More serious quodlibets are in the masses of Jacob Obrecht, which sometimes combine popular tunes, plainsong and original music.
A song for four soloists and basso continuo by J. S. Bach, called the "Wedding Quodlibet" or just "Quodlibet" (BWV 524), is not a quodlibet by the above definition, but a ten-minute procession of nonsense, dumb jokes, puns, obscure cultural references, word games, and parody of other songs. At points the music imitates a chaconne and a fugue, and the music sometimes deliberately "mixes up" the choral lines. It is unlike any of Bach's other works, and a few scholars doubt it was written by Bach.
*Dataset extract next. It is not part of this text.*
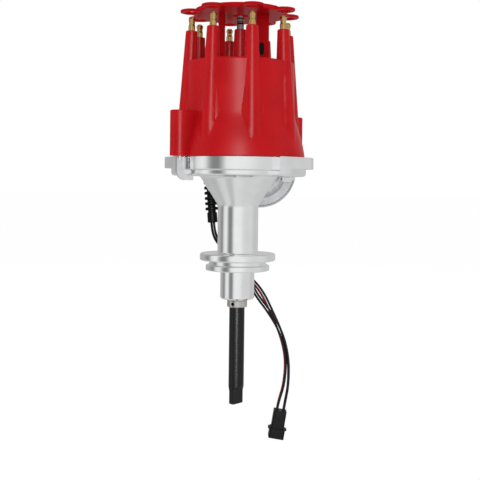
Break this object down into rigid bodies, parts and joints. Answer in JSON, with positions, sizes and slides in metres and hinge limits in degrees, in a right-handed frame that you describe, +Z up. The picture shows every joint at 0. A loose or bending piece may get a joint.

It is probably the only work by Bach to include a farting noise.
The Grateful Dead concert favorite The Other One is a medley that includes the song Quodlibet for Tenderfeet. (Deadheads will recognize the lyrics "The other day they waited...")
Peter Schickele's "Quodlibet for Small Orchestra" is an amusing example of this form, particularly for those slightly more versed in Western art music and jazz.
The word also refers to a mode of academic debate or oral examination (usually theological) in which any question could be posed extemporaneously. Quodlibet debates were popular in Western culture through the thirteenth century (1300s) and are still in use today in Tibetan Buddhist theological training.
The term is from the Latin meaning: "whatever" (literally a compound word of quod (what) libet (pleases)".